John Michell wrote a cult classic A View over Atlantis which popularised these mysteries, and John Lennon sang about druid dudes. Slap bang in the middle of the sixties while this spiritual wave was at its height, Druidism took on a new lease of life in both Britain and America. Up until then it had been an affair of fraternal associations or of Welsh, Cornish or Breton cultural groups. But from the sixties onwards a whole new kind of Druidry was born. It was environmentally aware, it focussed on spiritual practice, and it appealed to young people.

In 1963 a new Druid movement, the RDNA, was born in America which would act as the catalyst out of which future American Druidism would grow, while a few months later in 1964 Ross Nichols founded a new Druid group in Britain, the OBOD, which would become the largest Druid group in the world by the end of the century.
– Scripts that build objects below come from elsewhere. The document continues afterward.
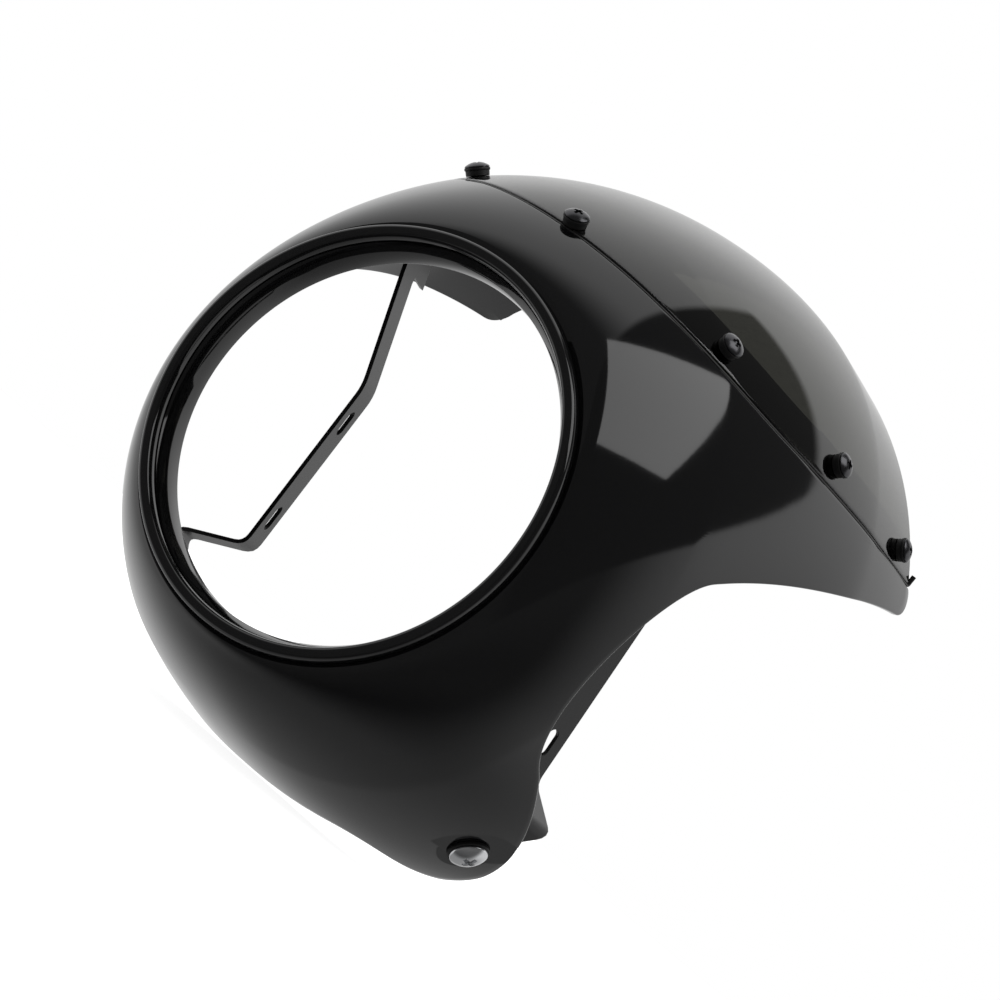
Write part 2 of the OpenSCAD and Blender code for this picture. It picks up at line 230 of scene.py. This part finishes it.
def bezier(a, b, c, d, n):
    """Points on a cubic curve with two pull points, without the first one."""
    t = np.linspace(0, 1, n + 1)[1:, None]
    a, b, c, d = map(np.array, (a, b, c, d))
    return (1 - t) ** 3 * a + 3 * (1 - t) ** 2 * t * b + 3 * (1 - t) * t * t * c + t ** 3 * d


def revolve(profile, steps=192):
    """Grid of a profile of (radius, height) carried round the Z axis."""
    turn = np.linspace(0, 2 * np.pi, steps, endpoint=False)
    r, h = np.asarray(profile, float).T[:, :, None]
    return np.stack([r * np.cos(turn), r * np.sin(turn), h + 0 * turn], -1)


def strip(outer, inner):
    """A long band between two grids, pinched shut at both ends."""
    loop = np.concatenate([outer, inner[::-1]])
    middle = np.concatenate([outer + inner, (outer + inner)[::-1]]) / 2
    return np.concatenate([middle[:, :1], loop, middle[:, -1:]], 1)


# %% [markdown]
# ## The rim of the shell
# The rear edge of the shell is one closed line. It follows the seam under the screen, turns round
# the pointed wing tip, runs down the cut-out for the fork, round the lower tab and along the
# belly. A real moulding has no knife edge, so both corners of the 3.5 mm edge are rounded.

# %% Rim line
SEAM_Z, SEAM_RISE, SEAM_LIFT, SEAM_END = 120.4, 8.3, 3.0, 254.0
GASKET, SCREEN_BACK, SCREEN_T = 1.4, 233.0, 2.5


def seam_height(w):
    """Height of the seam: it climbs over the front and lifts a little at the rear corners."""
    return SEAM_Z + SEAM_RISE * (1 - np.minimum(1, 2.9 * w * w)) ** 2 + SEAM_LIFT * np.abs(w) ** 8


def seam_line(w, up):
    """Points up mm above the seam; w is -1 at the left rear, 0 in front and 1 at the right rear."""
    z = seam_height(w) + up
    front = crown_y(SEAM_Z + SEAM_RISE + up)
    y = front + (SEAM_END - front) * w * w
    return body_point(angle_at(y, z), y) * np.stack([np.sign(w), 1 + 0 * y, 1 + 0 * y], -1)


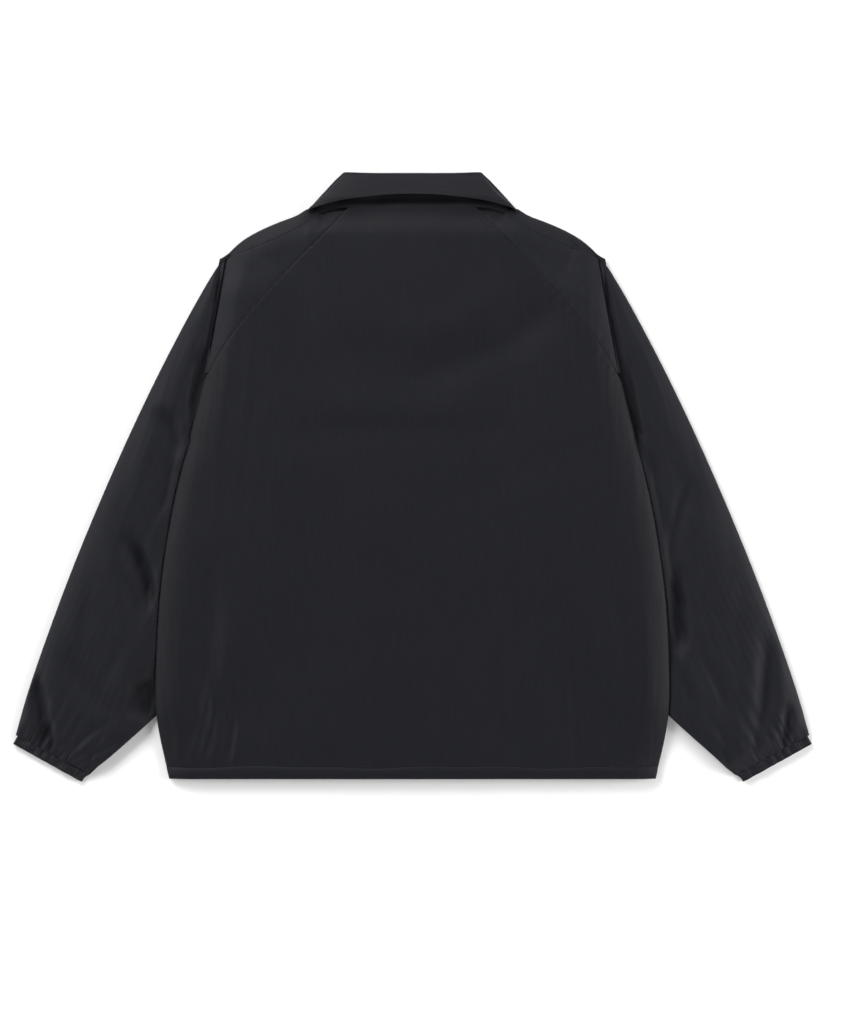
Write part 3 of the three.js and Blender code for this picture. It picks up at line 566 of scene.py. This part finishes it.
out[:, 1] -= is_fall * FALL_DROOP * down * (1 - corner) + corner * 6.0
out[:, 1] -= 0.8 * soft((NECK_Y + 5 - y) / 3) * soft((y - 312) / 4) * soft((70 - np.abs(x)) / 14) * (1 - is_fall)
out[:, 0] += np.sign(x) * corner * 5.5
set_points(collar, out)

# %% Fronts and their hems
FRONT_FOLDS = [
    Fold(40, 190, 6, 150, 90, 14, 1.1, 1.0),
    Fold(30, 120, 4, 120, 40, 12, 0.8, 1.0),
    Fold(60, -20, 8, 190, -60, 16, 0.9, 1.0),
    Fold(90, -140, 5, 110, -300, 9, 0.9, 1.0),
    Fold(140, -190, 4, 160, -340, 8, 1.2, 0.9),
    Fold(176, -240, 3, 190, -342, 6, 1.0, 1.0),
    Fold(208, -268, 2, 218, -343, 5, 1.2, 1.0),
    Fold(236, -282, 2, 248, -342, 5, 1.0, 1.0),
    Fold(262, -296, 1, 270, -340, 4, 0.9, 1.0),
    Fold(52, -250, 2, 56, -343, 6, 0.8, 1.0),
    Fold(80, 60, 3, 86, -80, 12, 0.6, 1.0),
]


def settle_front(co):
    """Raises shallow hollows in the side that lies on the floor, and waves the hem seam."""
    x, y = co[:, 0], co[:, 1]
    folds = fold_heights(np.abs(x) + 7 * np.sign(x), y, FRONT_FOLDS) + 0.06 * crinkle(x, y, 0, 2.2)
    out = co.copy()
    out[:, 2] += np.maximum(folds, 0) * soft((np.abs(x) - 24) / 16) * soft((230 - np.abs(x)) / 40)
    out[:, 1] += (0.8 * np.sin(x / 31) + 0.5 * np.sin(x / 14)) * np.exp(-(((y - HEM_Y) / 7) ** 2))
    return out


fronts = []
for side in ("left", "right"):
    front = panel_from("front_" + side, "front_panel_" + side, 3)
    hem = panel_from("hem_front_" + side, "front_hem_" + side, 3)
    for piece in (front, hem):
        set_points(piece, settle_front(get_points(piece)))
    fronts += [front, hem]

# %% Cuffs
cuffs = []
for side in ("left", "right"):
    cuff = panel_from("cuff_" + side, "elastic_cuff_" + side, 2)
    co = get_points(cuff)
    x, y, z = co.T
    along, away = cuff_place(x, y)
    up = soft((z - 3.4) / 1.2)
    out = co.copy()
    uneven = 0.8 * np.sin(along / 2.1 + 1.8 * np.sin(along / 9.5)) + 0.5 * np.sin(away / 2.3 + along / 5)
    out[:, 2] += up * ((6.3 - z) * 0.75 + uneven)
    shut = 0.5 * soft(1 + (away + 0.5) / 3)
    wider = 5.2 * soft(1 - along / 22) - 1.2 * soft((along - 78) / 12)
    wider -= 4.5 * soft(1 - along / 14) * soft(-away / 9)
    out[:, 0] -= np.sign(x) * (shut * 0.47 + wider * 0.88)
    out[:, 1] += shut * 0.88 - wider * 0.47
    set_points(cuff, out)
    cuffs.append(cuff)

# %% [markdown]
# Materials are node trees. One small class wraps a socket so that shader maths reads as maths, and one
# method adds any other node.

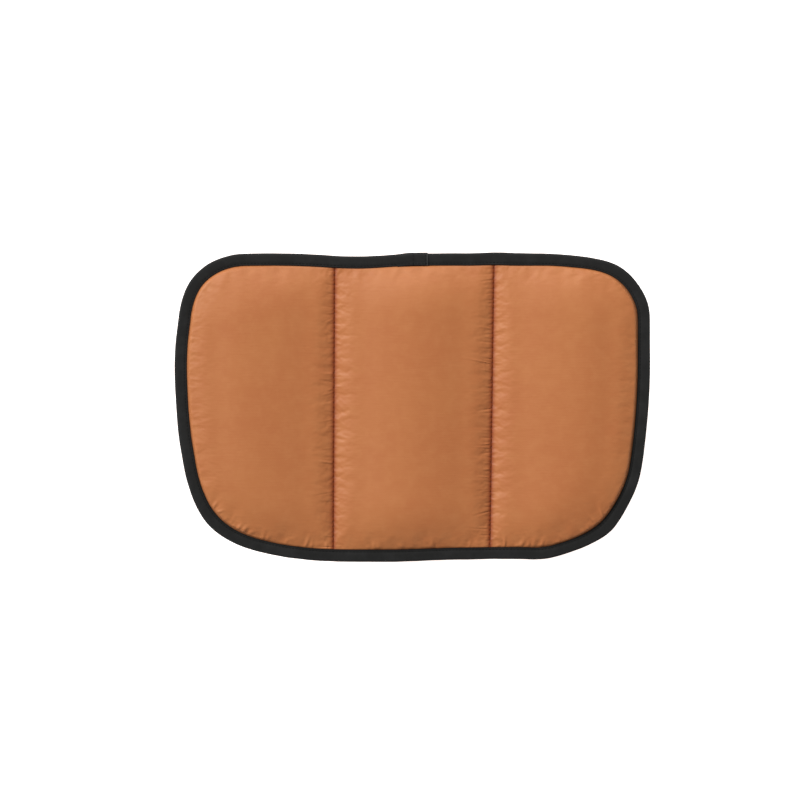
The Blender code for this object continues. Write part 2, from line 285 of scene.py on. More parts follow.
def fading(distance, width):
    """1 at no distance, and dying away like a bell over this width."""
    return np.exp(-(distance / width) ** 2)


def wander(points):
    """Moves points of the drawn pad to where sewing and handling left them."""
    x, y = points[:, 0].copy(), points[:, 1].copy()
    for at_x, at_y, by_x, by_y, spread in EDGE_WANDER:
        near = np.exp(-((x - at_x / 1000) ** 2 + (y - at_y / 1000) ** 2) / (spread / 1000) ** 2)
        points[:, 0] += by_x / 1000 * near
        points[:, 1] += by_y / 1000 * near
    for side, (rear, front) in SEAM_WANDER.items():
        near = fading(x - side * SEAM_X, SEAM_WANDER_SPREAD)
        points[:, 0] += near * ((rear + front) / 2 + (rear - front) / 2 * y / HALF_DEPTH) / 1000
    return points


# Meshes


def read_points(mesh):
    points = np.empty(len(mesh.vertices) * 3, np.float32)
    mesh.vertices.foreach_get("co", points)
    return points.reshape(-1, 3).astype(np.float64)


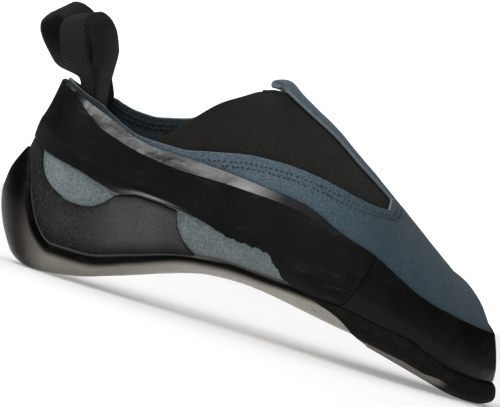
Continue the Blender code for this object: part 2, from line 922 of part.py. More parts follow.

Isaac was a member of the RDNA, and across the pond I was a member of the OBOD.

Twenty years after the forming of these two very different groups Isaac and I both found ourselves becoming leaders of Druid movements that were to prove seminal in the creation of the new Druidry which has emerged over the last few decades. Isaac describes how he started the ADF in 1984 in the pages of this book. The way I got to be a Druid Chief was rather more protracted but it began at the same time. In 1984 I had an experience which changed my life. My old druid teacher, Ross Nichols, who had died nine years previously, suddenly appeared to me one day and asked me to lead the Order he had founded twenty years earlier. He told me many things which proceeded to come true, and asked me to prepare his teachings in the form of a distance learning course. I spent four years doing this until in 1988 I was asked to become Chief, not by a being in the Otherworld this time, but by three beings from this solid mundane world.

For another twenty years the two streams of Druidism developed on either side of the Atlantic largely ignoring each other. ADF, and the groups and individuals who were influenced by it, treated Druidism as a neopagan religion, and were particularly keen to shake off the influences of the Druidic Revival period of the 18th and 19th centuries. They were looking for roots, and like the related movement of Celtic Reconstructionism, they sought evidence of authentic ancient practices which could be revived. Meanwhile OBOD, and the groups and individuals it inspired, saw Druidry as a path of spiritual and personal development that could be followed by people of any religious persuasion or none. They had a more relaxed attitude to the Druidism of the Revival Period and to questions of historical authenticity – if they liked something and found it worked it was in, if it didn’t it was out.

This state of affairs continued for about two decades until a couple of Americans defected. Gordon Cooper, co-founder of the Celtic Reconstruction movement, visited an OBOD summer camp, found he liked it, and started to change his understanding of modern Druid practice. The author John Michael Greer visited Britain too and then became Chief of the Ancient Druid Order in America. He has been busy ever since rehabilitating Revival Druidry – in particular with his latest book, The Druidry Handbook. In 2004 Gordon and John presented research papers in Oxford for OBOD’s Mount Haemus Award, and you can read these on the OBOD website.

And now here comes Isaac’s book which talks about both kinds of Druidism, and the many other varieties too, with frankness and humor. It feels like we’ve come of age. Modern Druidry was seeded in those old hippy days, it got a boost twenty years later in the 80s, and then another boost twenty years later as the two sides of the pond have started talking to each other. Events are moving fast! As fast, as the ADF motto goes: ‘as a speeding oak’!  All good things take their time to develop organically, and that’s what’s occurring in Druidry.

What of the future? Isaac talks about his vision in the closing chapter of this book. He says ‘Many people who grew up in the 1960’s and 70’s are discovering us at about the same time that they are realizing both the desperate state of our planet and the eternal relevance of our youthful ideals.’  Something magical happened when those youthful ideals, inspired to a great extent by the hippies, met Druidism during those decades. With the benefit of hindsight, we can see that the hippies were right – they weren’t just naive and doped up. The evidence is all around us. Forty years ago they warned us of the dangers of corporate greed, political corruption, rampant militarism and the destruction of the environment. Now we can see that they were prophets in the true sense of the term. And I believe that part of Druidry’s purpose in the world now could well be to redeem and develop their vision – as fast as a speeding oak!